The Stubben railway station eventually developed into a major transhipment point for livestock, timber, fertilizer and agricultural products. A dairy was built near the station in 1904 (today a concrete factory). Today the railway line is part of line RS 2 of the Bremen S-Bahn, running hourly between Bremerhaven-Lehe and Twistringen. Bremen and Bremerhaven are within an hour away by train. Together with the importance of highway 134, with the Beverstedt Hagen and the Bundesautobahn 27, the town is the hub of many convenient transport links. The Stubben community has about 1,600 inhabitants and belongs to the Beverstedt municipality.

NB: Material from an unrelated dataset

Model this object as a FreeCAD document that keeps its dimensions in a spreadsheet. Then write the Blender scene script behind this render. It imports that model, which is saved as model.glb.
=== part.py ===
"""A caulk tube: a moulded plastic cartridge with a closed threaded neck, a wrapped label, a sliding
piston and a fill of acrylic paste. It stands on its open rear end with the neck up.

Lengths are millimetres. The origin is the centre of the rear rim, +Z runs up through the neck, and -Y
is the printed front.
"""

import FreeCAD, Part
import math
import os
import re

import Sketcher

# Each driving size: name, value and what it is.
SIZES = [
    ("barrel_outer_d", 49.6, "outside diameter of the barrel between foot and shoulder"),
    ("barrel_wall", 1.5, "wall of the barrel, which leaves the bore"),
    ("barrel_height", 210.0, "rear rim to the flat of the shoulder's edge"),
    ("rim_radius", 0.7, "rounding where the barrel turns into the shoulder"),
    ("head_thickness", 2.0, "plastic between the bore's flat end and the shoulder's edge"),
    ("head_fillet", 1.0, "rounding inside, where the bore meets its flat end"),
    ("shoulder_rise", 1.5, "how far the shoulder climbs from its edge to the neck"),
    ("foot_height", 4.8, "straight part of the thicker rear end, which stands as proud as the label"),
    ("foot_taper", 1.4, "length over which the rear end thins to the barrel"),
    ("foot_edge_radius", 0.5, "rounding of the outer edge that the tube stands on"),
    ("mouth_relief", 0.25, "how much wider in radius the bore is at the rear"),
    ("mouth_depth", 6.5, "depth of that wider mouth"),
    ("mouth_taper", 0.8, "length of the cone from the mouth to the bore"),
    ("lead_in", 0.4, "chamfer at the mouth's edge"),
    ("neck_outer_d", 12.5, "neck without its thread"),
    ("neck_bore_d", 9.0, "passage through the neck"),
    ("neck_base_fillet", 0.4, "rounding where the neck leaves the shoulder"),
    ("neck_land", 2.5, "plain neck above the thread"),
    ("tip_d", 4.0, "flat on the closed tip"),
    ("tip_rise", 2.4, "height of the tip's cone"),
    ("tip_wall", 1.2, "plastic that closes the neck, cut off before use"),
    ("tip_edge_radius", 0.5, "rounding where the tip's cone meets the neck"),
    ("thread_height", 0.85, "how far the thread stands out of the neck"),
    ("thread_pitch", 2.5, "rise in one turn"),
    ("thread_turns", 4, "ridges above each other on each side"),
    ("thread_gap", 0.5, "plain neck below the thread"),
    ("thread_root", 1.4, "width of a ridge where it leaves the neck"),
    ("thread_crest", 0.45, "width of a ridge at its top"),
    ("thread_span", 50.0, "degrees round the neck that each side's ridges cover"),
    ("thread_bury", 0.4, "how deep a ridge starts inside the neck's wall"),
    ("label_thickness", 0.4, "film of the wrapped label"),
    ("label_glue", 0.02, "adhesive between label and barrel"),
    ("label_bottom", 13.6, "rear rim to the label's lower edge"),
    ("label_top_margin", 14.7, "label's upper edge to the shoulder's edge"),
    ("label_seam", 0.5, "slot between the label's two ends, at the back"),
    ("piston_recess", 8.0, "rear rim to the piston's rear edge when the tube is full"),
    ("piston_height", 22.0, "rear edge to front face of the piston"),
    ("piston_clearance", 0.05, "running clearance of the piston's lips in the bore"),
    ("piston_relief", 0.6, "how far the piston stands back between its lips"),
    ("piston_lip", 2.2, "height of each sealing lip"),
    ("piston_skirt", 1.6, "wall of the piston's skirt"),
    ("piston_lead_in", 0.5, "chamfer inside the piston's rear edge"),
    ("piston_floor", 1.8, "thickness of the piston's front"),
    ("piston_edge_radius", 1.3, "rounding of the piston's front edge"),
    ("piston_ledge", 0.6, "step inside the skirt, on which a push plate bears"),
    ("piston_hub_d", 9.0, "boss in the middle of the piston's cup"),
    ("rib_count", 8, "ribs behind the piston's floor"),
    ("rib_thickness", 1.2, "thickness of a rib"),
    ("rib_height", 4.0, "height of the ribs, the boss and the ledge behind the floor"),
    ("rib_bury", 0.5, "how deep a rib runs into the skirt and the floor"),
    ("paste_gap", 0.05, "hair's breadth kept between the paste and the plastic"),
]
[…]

Today the town boasts a butcher shop, a doctor's office, a pharmacy and a restaurant with rooms, a bowling alley, a hairdresser salon, a flower shop, a video store, a gift shop, a pizza delivery service and a car repair shop with petrol station.

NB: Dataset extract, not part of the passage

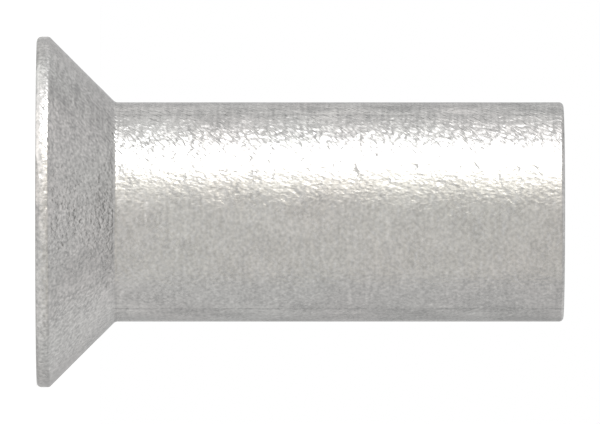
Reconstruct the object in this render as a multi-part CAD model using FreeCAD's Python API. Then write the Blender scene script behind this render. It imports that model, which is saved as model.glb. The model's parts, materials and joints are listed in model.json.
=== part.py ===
import FreeCAD, Part
import math
import os

# Sleeve nut with a countersunk head, made from one piece of stainless steel.
# The origin is the centre of the head's outer face, and +Z runs along the sleeve to its open mouth.
# Lengths are millimetres, and angles are degrees.

# Driving dimensions of the outside
overall_length = 24.0
head_overhang = 3.0  # how far the head stands out from the sleeve all round
head_land = 0.57  # height of the straight rim between the head's face and its cone
countersink_angle = 90.0  # the whole angle of the cone under the head
edge_rounding = 0.2
junction_rounding = 0.25  # the hollow where the cone runs into the sleeve

# Driving dimensions of the tapped bore
thread_diameter = 8.0
thread_pitch = 1.25
sleeve_wall = 1.0  # metal left between the thread's nominal diameter and the outside of the sleeve
drill_angle = 118.0
web_thickness = 1.5  # metal between the point of the drilled hole and the point of the socket
mouth_angle = 90.0
mouth_clearance = 0.25  # how far the mouth's countersink opens past the thread's nominal radius

# Driving dimensions of the key socket
socket_across_flats = 5.0
socket_depth = 3.5  # depth of the hexagon's corners
socket_point_angle = 120.0
lead_in_angle = 120.0
lead_in_clearance = 0.2  # how far the lead-in cone opens past the hexagon's corners

# A cutting tool starts this far outside the face that it enters
tool_overrun = 1.0

# An inside metric thread takes this share of the pitch off its nominal diameter
minor_diameter_share = 1.25 * math.cos(math.radians(30.0))

thread_radius = thread_diameter / 2
tap_drill_radius = thread_radius - minor_diameter_share * thread_pitch / 2
sleeve_radius = thread_radius + sleeve_wall
head_radius = sleeve_radius + head_overhang
socket_corner_radius = socket_across_flats / math.sqrt(3.0)


def cone_height(radius, whole_angle):
    """Height at which a cone of this whole angle, measured from its point, reaches a radius."""
    return radius / math.tan(math.radians(whole_angle / 2))


def cone_radius(height, whole_angle):
    """Radius that a cone of this whole angle reaches at a height from its point."""
    return height * math.tan(math.radians(whole_angle / 2))


def corner_arc(before, corner, after, radius):
    """The rounding of one corner of an outline: the arc's start, middle and end."""
    to_before = (before - corner).normalize()
    to_after = (after - corner).normalize()
    half_angle = to_before.getAngle(to_after) / 2
    setback = radius / math.tan(half_angle)
    inward = (to_before + to_after).normalize()
    middle = corner + inward * (radius / math.sin(half_angle) - radius)
    return corner + to_before * setback, middle, corner + to_after * setback


def rounded_outline(corners):
    """A closed wire through corners of radius, height and rounding. The first corner is sharp."""
    points = [FreeCAD.Vector(radius, 0, height) for radius, height, _ in corners]
    edges = []
    reached = points[0]
    for i in range(1, len(points)):
        rounding = corners[i][2]
        if rounding > 0:
            start, middle, end = corner_arc(points[i - 1], points[i], points[i + 1], rounding)
            edges.append(Part.makeLine(reached, start))
            edges.append(Part.Arc(start, middle, end).toShape())
            reached = end
        else:
            edges.append(Part.makeLine(reached, points[i]))
            reached = points[i]
    edges.append(Part.makeLine(reached, points[0]))
    return Part.Wire(edges)


def turned(corners):
    """The solid that a half outline sweeps in a full turn about the Z axis."""
    face = Part.Face(rounded_outline(corners))
    return face.revolve(FreeCAD.Vector(0, 0, 0), FreeCAD.Vector(0, 0, 1), 360)


def turned_blank():
    """Head and sleeve in one, before the bore and the socket are cut."""
    cone_end = head_land + cone_height(head_overhang, countersink_angle)
    return turned(
        [
            (0, 0, 0),
            (head_radius, 0, edge_rounding),
            (head_radius, head_land, edge_rounding),
            (sleeve_radius, cone_end, junction_rounding),
            (sleeve_radius, overall_length, edge_rounding),
            (0, overall_length, 0),
        ]
    )


def hexagonal_bar(corner_radius, bottom, top):
    """A six-sided bar along Z with two of its corners on the X axis."""
    corners = []
    for i in range(7):
        turn = math.radians(60.0 * i)
        x = corner_radius * math.cos(turn)
        y = corner_radius * math.sin(turn)
        corners.append(FreeCAD.Vector(x, y, bottom))
    hexagon = Part.Face(Part.makePolygon(corners))
    return hexagon.extrude(FreeCAD.Vector(0, 0, top - bottom))


def socket_point():
    """Height of the deepest point of the key socket."""
    return socket_depth + cone_height(socket_corner_radius, socket_point_angle)


def socket_tool():
    """The punch for the key socket, a hexagonal bar with a turned point, and its lead-in cone."""
    bar = hexagonal_bar(socket_corner_radius, -tool_overrun, socket_point() + tool_overrun)
    sheath_radius = socket_corner_radius + tool_overrun
    sheath_end = socket_point() - cone_height(sheath_radius, socket_point_angle)
    sheath = turned(
        [
            (0, -tool_overrun, 0),
            (sheath_radius, -tool_overrun, 0),
            (sheath_radius, sheath_end, 0),
            (0, socket_point(), 0),
        ]
    )
    lead_in_height = cone_height(socket_corner_radius + lead_in_clearance, lead_in_angle)
    lead_in = turned(
        [
            (0, -tool_overrun, 0),
            (cone_radius(lead_in_height + tool_overrun, lead_in_angle), -tool_overrun, 0),
            (0, lead_in_height, 0),
        ]
    )
    return bar.common(sheath).fuse(lead_in)


def bore_tool():
    """The tap drill with its point above the web, and the countersink of the mouth."""
    drill_point = socket_point() + web_thickness
    drill_end = drill_point + cone_height(tap_drill_radius, drill_angle)
    mouth_point = overall_length - cone_height(thread_radius + mouth_clearance, mouth_angle)
    mouth_start = mouth_point + cone_height(tap_drill_radius, mouth_angle)
    tool_top = overall_length + tool_overrun
    return turned(
        [
            (0, drill_point, 0),
            (tap_drill_radius, drill_end, 0),
            (tap_drill_radius, mouth_start, 0),
            (cone_radius(tool_top - mouth_point, mouth_angle), tool_top, 0),
            (0, tool_top, 0),
        ]
    )


def sleeve_nut():
    """The finished nut, one solid."""
    return turned_blank().cut(bore_tool()).cut(socket_tool())


os.makedirs("parts", exist_ok=True)
sleeve_nut().exportStep("parts/sleeve_nut.step")
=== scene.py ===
import json
import math

import bmesh
import bpy
from mathutils import Matrix, Quaternion, Vector


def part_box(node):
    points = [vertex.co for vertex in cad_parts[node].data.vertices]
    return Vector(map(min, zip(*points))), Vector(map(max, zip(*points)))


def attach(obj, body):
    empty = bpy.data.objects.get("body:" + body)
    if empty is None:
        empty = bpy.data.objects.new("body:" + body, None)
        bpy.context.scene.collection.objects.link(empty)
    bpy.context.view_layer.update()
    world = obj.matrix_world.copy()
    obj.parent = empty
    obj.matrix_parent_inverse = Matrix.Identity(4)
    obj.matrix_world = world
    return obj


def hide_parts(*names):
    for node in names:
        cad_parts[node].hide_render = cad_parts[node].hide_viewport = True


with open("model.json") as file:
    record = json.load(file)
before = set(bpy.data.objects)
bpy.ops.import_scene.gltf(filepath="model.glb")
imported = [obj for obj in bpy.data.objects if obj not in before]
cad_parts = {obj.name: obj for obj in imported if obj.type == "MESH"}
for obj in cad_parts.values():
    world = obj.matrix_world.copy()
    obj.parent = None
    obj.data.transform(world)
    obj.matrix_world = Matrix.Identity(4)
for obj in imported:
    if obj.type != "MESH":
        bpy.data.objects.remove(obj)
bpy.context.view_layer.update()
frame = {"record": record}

# Sleeve nut of stainless steel, standing on its countersunk head. Lengths are metres.
# The axis of the nut is Z, the head's face lies on the floor, and the sleeve's mouth is at the top.

MM = 0.001


def mount_size(name, size):
    """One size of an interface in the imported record."""
    mount = next(m for m in frame["record"]["mounts"] if m["name"] == name)
    return mount["dims"][size] * MM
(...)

For leisure, there are sports facilities including a gym, football field and tennis courts. The town also has a voluntary fire brigade. Stubben has a seniors' meeting place and a youth centre. More shopping and cultural activities are only 4 km away in Beverstedt, which is also easily accessible by bicycle.

Schoolchildren are bused to Bokel and Beverstedt (2 and 4 km away) for most of their studies.